Computer gaming, of course, allows much more development of the number and depth of these specialized roles through artificial intelligence, as well as online gaming. Computer games have the opportunity to not only put players in competition with each other, but games in competition with games. After all, isn't the true villain the one who wants what you want, but doesn't have to follow the same rules?
Agency
While the assigning of nominal goals to AI characters is firmly established as a carry-over from film and literature conventions, games like System Shock 2 and Portal still refuse to give the villains a fighting chance to achieve their goals. The idea that SHODAN or GLADoS are actually manipulating the environment is, of course, an illusion. The level designers are your true opponents in these games.

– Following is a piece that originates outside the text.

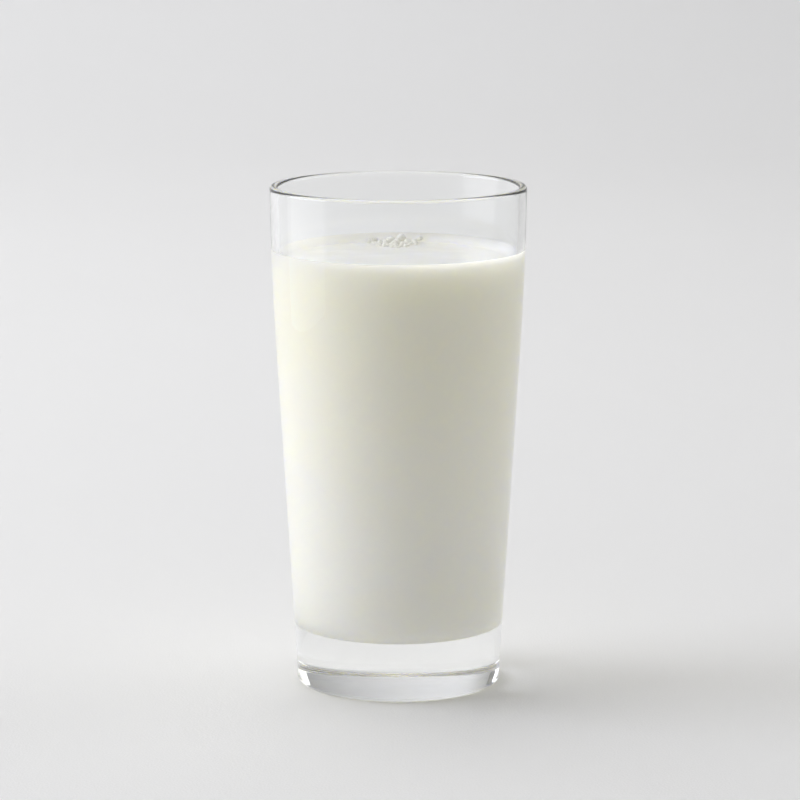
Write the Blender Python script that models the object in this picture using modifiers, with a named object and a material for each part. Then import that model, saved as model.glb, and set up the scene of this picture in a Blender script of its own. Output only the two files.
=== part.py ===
"""A tall tumbler of milk: a clear turned glass and the milk that stands in it.

Metres, +Z up. The glass stands on the origin, its axis is the Z axis, and the
raft of froth bubbles lies on the +Y side of the milk.
"""
import math
import random

import bmesh
import bpy

# Driving dimensions of the glass
HEIGHT = 0.140
RIM_RADIUS = 0.0356
TABLE_RADIUS = 0.0283        # where the straight wall would meet the table
WALL_LEAN = 0.060            # outward lean of the straight wall, a ratio
STRAIGHT_TO = 0.095          # above this the wall eases upright
WALL_AT_RIM = 0.0022
WALL_AT_TABLE = 0.0028
BASE_THICKNESS = 0.016
HEEL_ROUND = 0.0015
INNER_CORNER_ROUND = 0.005
FOOT_RING_INNER = 0.0255
PUNT_RISE = 0.0012

# Driving dimensions of the milk
MILK_LEVEL = 0.1202
MENISCUS_RISE = 0.0022
MENISCUS_WIDTH = 0.0050
CLEARANCE = 0.0003           # between the milk and the glass

# Driving dimensions of the froth
RAFT_CENTRE_X = -0.001
RAFT_HALF_WIDTH = 0.0090
RAFT_DEPTH = 0.0150
BUBBLE_LARGEST = 0.0014
BUBBLE_SMALLEST = 0.0007
BUBBLE_SUNK = 0.30           # how far a bubble's centre lies under the milk, in radii
BUBBLE_CLIMB = 0.4           # how far up the slope beside it a bubble sits, in radii
BUBBLE_CLOSENESS = 0.86      # nearest spacing, in sums of two radii
BUBBLE_TRIES = 2500
BUBBLE_LIMIT = 40

# Fineness of the turned shapes
TURN_STEPS = 64
RIM_STEPS = 6
EASED_WALL_STEPS = 5
ROUND_STEPS = 4
PUNT_STEPS = 4
MENISCUS_STEPS = 7
BUBBLE_SIDES = 7
BUBBLE_RINGS = 4
MERGE_DISTANCE = 0.00001


def clear_scene():
    for old in list(bpy.data.objects):
        bpy.data.objects.remove(old, do_unlink=True)


def new_collection(name):
    collection = bpy.data.collections.new(name)
    bpy.context.scene.collection.children.link(collection)
    return collection


def new_material(name, colour, roughness, transmission=0.0, ior=1.45):
    material = bpy.data.materials.new(name)
    material.use_nodes = True
    shader = material.node_tree.nodes["Principled BSDF"]
    shader.inputs["Base Color"].default_value = (*colour, 1.0)
    shader.inputs["Roughness"].default_value = roughness
    shader.inputs["Metallic"].default_value = 0.0
    shader.inputs["Transmission Weight"].default_value = transmission
    shader.inputs["IOR"].default_value = ior
    return material


def outer_radius(height):
    """Outer radius of the glass: a straight cone that eases upright to the rim."""
    straight = TABLE_RADIUS + WALL_LEAN * height
    if height <= STRAIGHT_TO:
        return straight
    eased_length = HEIGHT - STRAIGHT_TO
    pull_in = TABLE_RADIUS + WALL_LEAN * HEIGHT - RIM_RADIUS
    return straight - pull_in * ((height - STRAIGHT_TO) / eased_length) ** 2


def wall_thickness(height):
    """The wall thins evenly from the table up to the rim."""
    return WALL_AT_RIM + (WALL_AT_TABLE - WALL_AT_RIM) * (1 - height / HEIGHT)


def inner_radius(height):
    return outer_radius(height) - wall_thickness(height)


def milk_radius(height):
    return inner_radius(height) - CLEARANCE


def wall_heights(low, high):
    """Heights for a wall's profile: the straight stretch has only its ends."""
    heights = [low, STRAIGHT_TO]
    for step in range(1, EASED_WALL_STEPS + 1):
        heights.append(STRAIGHT_TO + (high - STRAIGHT_TO) * step / EASED_WALL_STEPS)
    return heights


def bottom_round(radius_at, bottom, rounding):
    """Points of the arc that turns a leaning wall into a flat bottom, downwards."""
    lean = math.atan((radius_at(bottom + rounding) - radius_at(bottom)) / rounding)
    touch_height = bottom + rounding * (1 - math.sin(lean))
    centre_radius = radius_at(touch_height) - rounding * math.cos(lean)
    points = []
    for step in range(ROUND_STEPS + 1):
        angle = lean + (math.pi / 2 - lean) * step / ROUND_STEPS
        radius = centre_radius + rounding * math.cos(angle)
        height = bottom + rounding * (1 - math.sin(angle))
        points.append((radius, height))
    return points


def glass_profile():
    """From the middle of the inside floor, over the rim, to the middle underneath."""
    rim_round = WALL_AT_RIM / 2
    shoulder = HEIGHT - rim_round
    corner = bottom_round(inner_radius, BASE_THICKNESS, INNER_CORNER_ROUND)
    heel = bottom_round(outer_radius, 0.0, HEEL_ROUND)

    points = [(0.0, BASE_THICKNESS)]
    points += reversed(corner)
    for height in wall_heights(corner[0][1], shoulder)[1:]:
        points.append((inner_radius(height), height))

    rim_middle = (inner_radius(shoulder) + outer_radius(shoulder)) / 2
    for step in range(1, RIM_STEPS):
        angle = math.pi * (1 - step / RIM_STEPS)
        points.append((rim_middle + rim_round * math.cos(angle), shoulder + rim_round * math.sin(angle)))

    for height in reversed(wall_heights(heel[0][1], shoulder)[1:]):
        points.append((outer_radius(height), height))
    points += heel

    for step in range(PUNT_STEPS + 1):
        radius = FOOT_RING_INNER * (1 - step / PUNT_STEPS)
        rise = PUNT_RISE * (1 - (radius / FOOT_RING_INNER) ** 2)
        points.append((radius, rise))
    return points


def surface_height(radius):
    """Height of the milk's surface: flat, and drawn up the wall all round."""
    lip_radius = milk_radius(MILK_LEVEL + MENISCUS_RISE)
    along = 1 - (lip_radius - radius) / MENISCUS_WIDTH
    along = min(1.0, max(0.0, along))
    return MILK_LEVEL + MENISCUS_RISE * along ** 3


def milk_profile():
    """From the middle of the milk's surface, down its side, to the middle of its bottom."""
    points = [(0.0, MILK_LEVEL)]
    lip = MILK_LEVEL + MENISCUS_RISE
    lip_radius = milk_radius(lip)
    for step in range(MENISCUS_STEPS + 1):
        radius = lip_radius - MENISCUS_WIDTH * (1 - step / MENISCUS_STEPS)
        points.append((radius, surface_height(radius)))

    corner = bottom_round(milk_radius, BASE_THICKNESS + CLEARANCE, INNER_CORNER_ROUND - CLEARANCE)
    for height in reversed(wall_heights(corner[0][1], lip)[1:-1]):
        points.append((milk_radius(height), height))
    points += corner
    points.append((0.0, BASE_THICKNESS + CLEARANCE))
    return points


def turned_object(name, profile, collection, material):
    """A profile in the XZ plane, turned once round the Z axis."""
    mesh = bpy.data.meshes.new(name)
    vertices = [(radius, 0.0, height) for radius, height in profile]
    edges = [(index, index + 1) for index in range(len(vertices) - 1)]
    mesh.from_pydata(vertices, edges, [])
    mesh.materials.append(material)
    turned = bpy.data.objects.new(name, mesh)
    collection.objects.link(turned)

    screw = turned.modifiers.new("Turn", "SCREW")
    screw.axis = "Z"
    screw.angle = math.tau
    screw.steps = TURN_STEPS
    screw.render_steps = TURN_STEPS
    screw.use_merge_vertices = True
    screw.merge_threshold = MERGE_DISTANCE
    screw.use_smooth_shade = True
    return turned


def bubble_places():
    """Places and radii of the froth: large bubbles at the wall, small ones at the raft's edge.

    The bubbles at the wall are drawn up it with the milk.
    """
    draw = random.Random(5)
    wall = milk_radius(MILK_LEVEL)
    places = []
    for _ in range(BUBBLE_TRIES):
        if len(places) == BUBBLE_LIMIT:
            break
        across = draw.uniform(-1.0, 1.0)
        inward = draw.uniform(0.0, 1.0)
        spread = math.hypot(across, inward)
        if spread > 1.0:
            continue
        radius = BUBBLE_LARGEST + (BUBBLE_SMALLEST - BUBBLE_LARGEST) * spread
        radius *= draw.uniform(0.85, 1.1)
        distance = wall - radius - inward * RAFT_DEPTH
        turn = (RAFT_CENTRE_X + across * RAFT_HALF_WIDTH) / wall
        x = distance * math.sin(turn)
        y = distance * math.cos(turn)
        if all(math.hypot(x - other[0], y - other[1]) > BUBBLE_CLOSENESS * (radius + other[3])
               for other in places):
            z = surface_height(distance + BUBBLE_CLIMB * radius) - BUBBLE_SUNK * radius
            places.append((x, y, z, radius))
    return places


def add_froth(milk, collection):
    """Fuse the bubbles to the milk, so that the milk stays one solid."""
    for number, (x, y, z, radius) in enumerate(bubble_places()):
        mesh = bpy.data.meshes.new("bubble_%02d" % number)
        cage = bmesh.new()
        bmesh.ops.create_uvsphere(cage, u_segments=BUBBLE_SIDES, v_segments=BUBBLE_RINGS, radius=radius)
        cage.to_mesh(mesh)
        cage.free()
        bubble = bpy.data.objects.new(mesh.name, mesh)
        bubble.location = (x, y, z)
        collection.objects.link(bubble)

    union = milk.modifiers.new("Froth", "BOOLEAN")
    union.operation = "UNION"
    union.operand_type = "COLLECTION"
    union.collection = collection
    union.solver = "MANIFOLD"
    bpy.context.view_layer.update()
    graph = bpy.context.evaluated_depsgraph_get()
    fused = bpy.data.meshes.new_from_object(milk.evaluated_get(graph))
    milk.modifiers.clear()
    milk.data = fused
    for bubble in list(collection.objects):
        bpy.data.objects.remove(bubble, do_unlink=True)
    bpy.data.collections.remove(collection)


def smooth(turned, sharp_degrees):
    turned.data.shade_smooth()
    turned.data.set_sharp_from_angle(angle=math.radians(sharp_degrees))


def main():
    clear_scene()
    parts = new_collection("glass_of_milk")
    bubbles = new_collection("froth_bubbles")

    clear_glass = new_material("clear_glass", (0.97, 0.985, 0.975), 0.02, transmission=1.0, ior=1.5)
    whole_milk = new_material("whole_milk", (0.90, 0.89, 0.83), 0.22)

    turned_object("glass", glass_profile(), parts, clear_glass)
    milk = turned_object("milk", milk_profile(), parts, whole_milk)
    add_froth(milk, bubbles)
    smooth(milk, 40.0)


main()
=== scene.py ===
"""The looks of the glass of milk: fine glass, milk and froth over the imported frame.

Metres, +Z up, in the frame's own place. The photo looks along +Y.
"""

import math
import random

import bpy
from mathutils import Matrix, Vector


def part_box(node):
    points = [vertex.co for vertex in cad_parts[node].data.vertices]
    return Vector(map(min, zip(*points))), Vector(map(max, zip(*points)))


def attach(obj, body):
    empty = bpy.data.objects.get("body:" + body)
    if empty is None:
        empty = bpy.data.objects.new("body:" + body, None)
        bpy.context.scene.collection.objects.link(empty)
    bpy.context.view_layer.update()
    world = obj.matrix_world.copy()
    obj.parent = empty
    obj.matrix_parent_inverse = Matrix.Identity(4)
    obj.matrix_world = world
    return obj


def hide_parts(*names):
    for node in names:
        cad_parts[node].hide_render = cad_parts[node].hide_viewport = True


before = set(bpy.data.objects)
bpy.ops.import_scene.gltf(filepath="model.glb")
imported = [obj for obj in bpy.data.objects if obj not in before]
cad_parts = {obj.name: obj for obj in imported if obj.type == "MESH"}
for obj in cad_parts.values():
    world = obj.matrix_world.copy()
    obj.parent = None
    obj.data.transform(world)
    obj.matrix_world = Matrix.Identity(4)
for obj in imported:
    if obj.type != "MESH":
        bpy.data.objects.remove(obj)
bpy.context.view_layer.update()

# The glass, in the frame's own sizes
GLASS_LOW, GLASS_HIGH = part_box("glass")
HEIGHT = GLASS_HIGH.z - GLASS_LOW.z
RIM_RADIUS = 0.0356
TABLE_RADIUS = 0.0283        # where the straight wall would meet the table
WALL_LEAN = 0.060            # outward lean of the straight wall, a ratio
STRAIGHT_TO = 0.095          # above this the wall eases upright
WALL_AT_RIM = 0.0022
WALL_AT_TABLE = 0.0028
BASE_THICKNESS = 0.016
HEEL_ROUND = 0.0015
INNER_CORNER_ROUND = 0.005
FOOT_RING_INNER = 0.0255
PUNT_RISE = 0.0012

# The milk
MILK_LEVEL = 0.1202
MENISCUS_RISE = 0.0022
MENISCUS_WIDTH = 0.0050
BITE = 0.00012               # how far the milk reaches into the glass, so that no air gap shows
CAD_CLEARANCE = 0.0003       # between the frame's milk and its glass
SURFACE_RINGS = (0.75, 0.5, 0.25)    # rings on the flat surface, in shares of its radius

# The froth
RAFT_CENTRE_X = -0.001
RAFT_HALF_WIDTH = 0.0090
RAFT_DEPTH = 0.0150
BUBBLE_LARGEST = 0.0014
BUBBLE_SMALLEST = 0.0007
BUBBLE_SUNK = 0.30           # how far a bubble's centre lies under the milk, in radii
BUBBLE_CLIMB = 0.4           # how far up the slope beside it a bubble sits, in radii
BUBBLE_CLOSENESS = 0.86      # nearest spacing, in sums of two radii
BUBBLE_TRIES = 2500
BUBBLE_LIMIT = 40
BUBBLE_SKIRT = 1.25          # the foot of a bubble spreads into the milk by this share
BUBBLE_SKIRT_DROP = 0.00012

# Fineness of the pieces
TURN_SIDES = 360
POLE = 0.0006
SUPPORT = 0.0003             # support rings stand this far from where a curve meets a flat
RIM_STEPS = 18
ROUND_STEPS = 14
WALL_STEP = 0.004
MENISCUS_STEPS = 14
PUNT_STEPS = 16
BUBBLE_SUBDIVISIONS = 3
SHARP_DEGREES = 50

# Glass finish
GLASS_TINTED = (0.985, 0.992, 0.988)
GLASS_CLEAREST = (0.991, 0.996, 0.993)
GLASS_IOR = 1.5
TINT_SCALE = 26.0            # these scales are counted in waves a metre
WIPE_SCALE = 70.0
WIPE_ROUGHNESS = 0.012
RIM_SOFT_BELOW = 0.0014
RIM_ROUGHNESS = 0.32
WALL_WAVE = 0.00001
WALL_WAVE_SCALE = 34.0

# Milk finish
MILK_CREAM = (0.995, 0.970, 0.852)
# Painted light: the milk is painted lighter towards the base, standing in for light bounced up from the
# floor, and creamiest at its level. MILK_PALE is also the lighter tone of its random mottle.
MILK_PALE = (0.997, 0.985, 0.912)
MILK_BOUNCE_LIGHT_BELOW = 0.03       # the milk is palest from here down, and creamiest at its level
MILK_PAINTED_BOUNCE_LIGHT = 0.85
MILK_IOR = 1.35
MILK_LIGHT_REACH = (1.0, 0.95, 0.65)   # how far each colour of light wanders in the milk
MILK_GLOW = 0.007
MOTTLE = 0.25
MOTTLE_SCALE = 48.0
SURFACE_MOTTLE_SCALE = 90.0
SURFACE_GLOSS = (0.09, 0.17)
SURFACE_GLOSS_SCALE = 120.0
SURFACE_RIPPLE = 0.00004
SURFACE_RIPPLE_SCALE = 60.0
SURFACE_FACES_UP = 0.3       # a face of the free surface has a normal at least this steep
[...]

A truly great villain must be given true agency. For sports games and the like, this is a matter of course. However, developers of action titles and RPG's seem to be unwilling to let go of a tightly scripted roller coaster ride. This is a mistake. The lack of opponent agency leads to a cardboard cut-out experience that lacks any emotional connection not only to the villain, but also to the player's character, who seems 2D by association. People are defined by their enemies.
Motivation
While it can be easy to identify the goal inside the game, oftentimes it's just as important to identify the goal that led you to the game to begin with, which could be called your motivation. Why do people decide to play games? Is it because they have something to gain? Or maybe they have something to lose.
Establishing why the villain is playing the game is important in creating that emotional connection. A man who's hell-bent on destroying the world for no reason is less compelling than the man who risks destroying the world to protect his country from certain destruction. If the player can assign an entrenched motivation driving her opponent's attacks against her, not only will the villain become a fleshed-out character, but the opponent will also gain the psychological strength of fighting a battle worth fighting. The action will become more intense on a deeper level, and the closer the player gets to defeating the opponent, the more the player will fear the opponent--an increasingly desperate opponent with less and less to lose.
Ultimately, the key element to creating a great villain is giving him the power to win. Legitimately win. The villain must not be a passive character, waiting for Batman to make a mistake so he can laugh in his face during the "Retry?" screen. The villain must be actively changing the game's environment to make victory more difficult for the player--analyzing the player's strategy and attempting to neutralize it. When the player is defeated, the player should not say, "I lost," but rather, "The villain won."
2 comments:
Ultimately, the key element to creating a great villain is giving him the power to win. Legitimately win. The villain must not be a passive character, waiting for Batman to make a mistake so he can laugh in his face during the "Retry?" screen. The villain must be actively changing the game's environment to make victory more difficult for the player--analyzing the player's strategy and attempting to neutralize it. When the player is defeated, the player should not say, "I lost," but rather, "The villain won."
This is possible to make happen in some games, like sports games, as you mentioned, or RTS games, and pretty much does happen in things like Civilization, for example. Games where the player is not represented by any one in-game entity. But in games where the player IS pretty much an in-game entity, the whole "I died/I lost" is a bit hard to avoid, if the game involves violence that the player can be the victim of. If the character dies, the player's agency ends. If the opponent's physical manifestation dies, his agency ends. That is not necessarily a problem, at least not one that can't be worked around in some ways. If necessary with some cheating. But it does make things more difficult.
But, a very interesting post. Definitely something that I'm going to keep in mind in the future, and try to work towards. I agree that the opponent should have agency. I believe that this will become more and more doable in a lot of games, from a technical standpoint, as developers put more focus on AI in games. (Including yours truly.)
Either that, or allow more spontaneously emergent (non-prefab) "stories" to appear in multiplayer gameplay. In other words, if multiplayer gameplay wasn't just about "score", but more about... events happening, or not, and how these events play out? Hmm.
So I guess ideally, the players' goals in multiplayer should be set up in such a way so they make it likely that if the players pursue those goals, it will result in interesting events happening. This pretty much already is the case in some MMO's.
This seems entirely possible to do in single-player games as well. If there is no inherent difference between an AI player and a human player, it kind of happens by default. But of course, the problem remains creating an AI player that pretty much passes the game equivalent of the Turing test. If a player was sat in front of a computer, and allowed to play a match, and then at the end of the game was asked the question: "Did you play against a human opponent?", the answer should ideally be: "I don't know".
Tom
I would actually go a step further and say the ideal response to whether or not you were playing with an AI should be, "I don't care." If the game helped the player grow as a player as well as a person, does it matter who was playing the part of the opponent?
As for your ideas re: multiplayer, I feel like you've been reading Interactive Illuminatus articles I haven't posted yet.